Miriam notes some counter-productive behavior. Even more from Francine Klagsbrun.
UPDATE: Zachary Sholem Berger - who initially introduced me to the ideas in this post - is writing again about reinterpreting the role of the ger toshav.

5 Comments:
As a ger myself I was interested to see you discussing conversion. But please, your 'conversion' link is not going to help anyone seeking true spiritual fulfilment nor is it going to help the Jewish people. The website you linked to is (how can I put this delicately?) flakey. Kashrut? Do whatever you like as long as you give a nod to what God required of us. Shabbat? Light a candle or two. Pathetic. And the icing on the cake were the photos of men and women in their bathing suits dipping in the ocean as the 'rabbi' looked on.
I feel sorry for those people: they looked so happy - as if to confirm the poet's observation that ignorance can be bliss. The 'rabbi' however boasts that he comes from a rabbinic family stretching back over 700 years. If that's true then I doubt he can plead ignorance as a defence. His role is far more sinister. He - and those like him who try to lower standards in order to make Judaism more 'inclusive' - are creating an eruv rav. In a proper conversion, candidates' sincerity has to be proved. Converts' practice and behaviour has to be raised as high as possible to overcome their yetzer hara. By indulging their yezter hara and accepting them into the Jewish people without proper instruction and expectations is in reality indulging the lax standards prevelant in much of the Jewish community. How does that bring us closer to God?

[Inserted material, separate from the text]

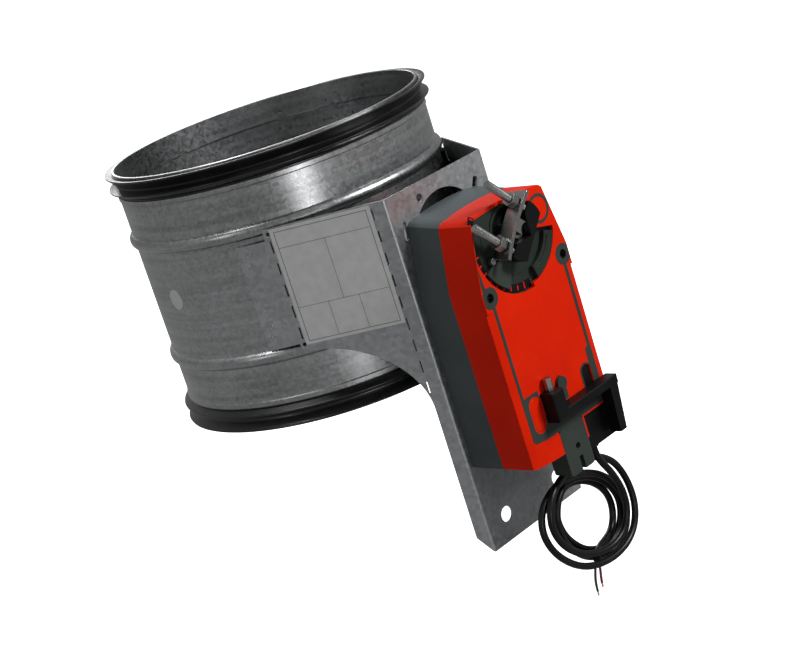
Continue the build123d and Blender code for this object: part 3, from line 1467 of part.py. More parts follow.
with BuildPart() as crank_hexagon:
    with BuildSketch(hexagon_plane) as hexagon_section:
        with Locations(hexagon_place):
            RegularPolygon(hexagon_flats / 2, 6, major_radius=False)
    extrude(amount=hexagon_top - hexagon_bottom)
crank_hexagon.part.label = "crank_hexagon"
export_step(crank_hexagon.part, "parts/crank_hexagon.step")

# Cable: a short drop out of the gland, the coil as one solid, and the two bare core ends
with BuildPart() as cable_lead:
    with BuildSketch(Plane.XY.offset(coil_seat_z)) as cable_section:
        with Locations(gland_place):
            Circle(cable_radius)
    extrude(amount=gland_z + gland_socket_depth - coil_seat_z)
cable_lead.part.label = "cable_lead"
export_step(cable_lead.part, "parts/cable_lead.step")

with BuildPart() as cable_coil:
    with BuildSketch(Plane(origin=(coil_back_x, 0, 0), x_dir=(0, 1, 0), z_dir=(1, 0, 0))) as coil_outline:
        with Locations(coil_place):
            Ellipse(*coil_radii, rotation=coil_tilt)
            Ellipse(*coil_hole_radii, rotation=coil_hole_tilt, mode=Mode.SUBTRACT)
    extrude(amount=coil_front_x - coil_back_x)
    with BuildSketch(Plane.XY.offset(coil_seat_z)) as lead_seat:
        with Locations(gland_place):
            Rectangle(2 * coil_seat_width, coil_seat_width)
    extrude(amount=coil_radii[1], mode=Mode.SUBTRACT)
    with BuildSketch(Plane.XY.offset(wire_seat_z)) as wire_seat:
        with Locations(((coil_back_x + coil_front_x) / 2, wire_seat_place)):
            Rectangle(coil_front_x - coil_back_x, coil_seat_width)
    extrude(amount=-coil_radii[1], mode=Mode.SUBTRACT)
cable_coil.part.label = "cable_coil"
export_step(cable_coil.part, "parts/cable_coil.step")


def bend_radii(points):
    """Radius of the bend at each inner point of a route, 0.45 of its shorter run."""
    radii = []
    for before, here, after in zip(points, points[1:], points[2:]):
        first_run = Vector(*here) - Vector(*before)
        last_run = Vector(*after) - Vector(*here)
        half_turn = radians(first_run.get_angle(last_run)) / 2
        radii.append(0.45 * min(first_run.length, last_run.length) / tan(half_turn))
    return radii


with BuildPart() as wire_black:
    with BuildLine() as black_route:
        FilletPolyline(*black_wire_points, radius=bend_radii(black_wire_points))
    with BuildSketch(Plane(origin=black_route.line @ 0, z_dir=black_route.line % 0)) as black_section:
        Circle(wire_radius)
    sweep()
wire_black.part.label = "wire_black"
export_step(wire_black.part, "parts/wire_black.step")

with BuildPart() as wire_red:
    with BuildLine() as red_route:
        FilletPolyline(*red_wire_points, radius=bend_radii(red_wire_points))
    with BuildSketch(Plane(origin=red_route.line @ 0, z_dir=red_route.line % 0)) as red_section:
        Circle(wire_radius)
    sweep()
wire_red.part.label = "wire_red"
export_step(wire_red.part, "parts/wire_red.step")

for wire, route, points in ((wire_black, black_route, black_wire_points), (wire_red, red_route, red_wire_points)):
    expected = pi * wire_radius**2 * sum(edge.length for edge in route.edges())
    print(wire.part.label, "bend radii", [round(r, 1) for r in bend_radii(points)])
    print("volume", round(wire.part.volume, 2), "section times length", round(expected, 2))
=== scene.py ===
import math

import bpy
from mathutils import Euler, Matrix, Vector


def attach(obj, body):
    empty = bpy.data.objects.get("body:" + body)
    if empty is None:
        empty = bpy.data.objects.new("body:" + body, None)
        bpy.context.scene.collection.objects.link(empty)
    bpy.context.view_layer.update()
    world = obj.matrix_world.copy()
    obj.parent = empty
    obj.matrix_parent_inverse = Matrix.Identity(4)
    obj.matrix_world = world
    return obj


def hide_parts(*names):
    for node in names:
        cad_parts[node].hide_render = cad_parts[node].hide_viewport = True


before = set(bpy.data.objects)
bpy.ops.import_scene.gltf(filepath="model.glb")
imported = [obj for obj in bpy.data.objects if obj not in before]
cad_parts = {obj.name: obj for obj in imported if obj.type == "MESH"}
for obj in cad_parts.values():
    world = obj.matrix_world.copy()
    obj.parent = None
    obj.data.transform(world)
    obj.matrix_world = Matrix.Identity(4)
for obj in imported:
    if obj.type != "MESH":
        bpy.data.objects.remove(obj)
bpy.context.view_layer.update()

# The camera stands where the photograph was taken from, about 1.5 m off, to the front
# left of the drive and a little above the top of the duct, leaning slightly to one side.
camera_data = bpy.data.cameras.new("photo_camera")
camera_data.sensor_width = 36.0
camera_data.lens = 86.486
camera_data.clip_end = 50.0
camera = bpy.data.objects.new("photo_camera", camera_data)
bpy.context.scene.collection.objects.link(camera)
camera.location = (1.1484971, -0.9490575, 0.2198124)
camera.rotation_euler = Euler([math.radians(turn) for turn in (73.9565, 17.1585, 43.536)])
bpy.context.scene.camera = camera
bpy.context.scene.view_settings.view_transform = "Standard"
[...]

Judith, thanks for posting this.
Well, I dunno--I'd never be anything except Jewish but whenever I see converts I think of the one about the guy who comes home early from work and finds his wife in bed with his best friend.
"Max!" he exclaims. "I have to. Why you?"
Even "weirder" than converting alone are people like me and my wife, who converted simultaneously after being married for almost ten years.
They wouldn't let me ogle her in the mikveh, though.
Our rabbi, when discussing the notion of born-Jews who are aghast that anyone would voluntarily become Jewish, states it succinctly- some people don't like being Jewish, but they like not liking it.
Alex Bensky's comment would be quite cute if it wasn't so cliched. And the fact it's cliched is profoundly sad. So many Jews see their identity and practice in negative terms: Holocaust, antisemitism, can't eat on Yom Kippur, can't eat hamburgers, can't do this or that. They lose sight of the extraordinary positives about being Jewish in a practicising community (I live in north-west London amid thousands of people who take the performance of mitzvot seriously and happily): the strong sense of community/good neighbourliness/mutual support, the warmth of Shabbat hospitality, the ability to put the onerous things of life (such as being stuck in an office for a third of the day) into perspective, the strong sense of a positive purpose in life that doesn't depend on transient material performance. I look back on my upbringing in non-Jewish society - a not untypical secular, middle class English family - and find it astonishing that my family and those around us could subsist in such a sterile emotional and spiritual environment. My family had dinner together every evening - that, nowadays, is pretty rare I understand. But the only real celebratory family dinners were birthdays and Christmas. Now I have a 'Christmas' every week - on Shabbat. No distractions of phones and TV and business and weekday worries - just good food, good company and lots and lots of love.
Why, Alex, would anyone not feel that they have to do that?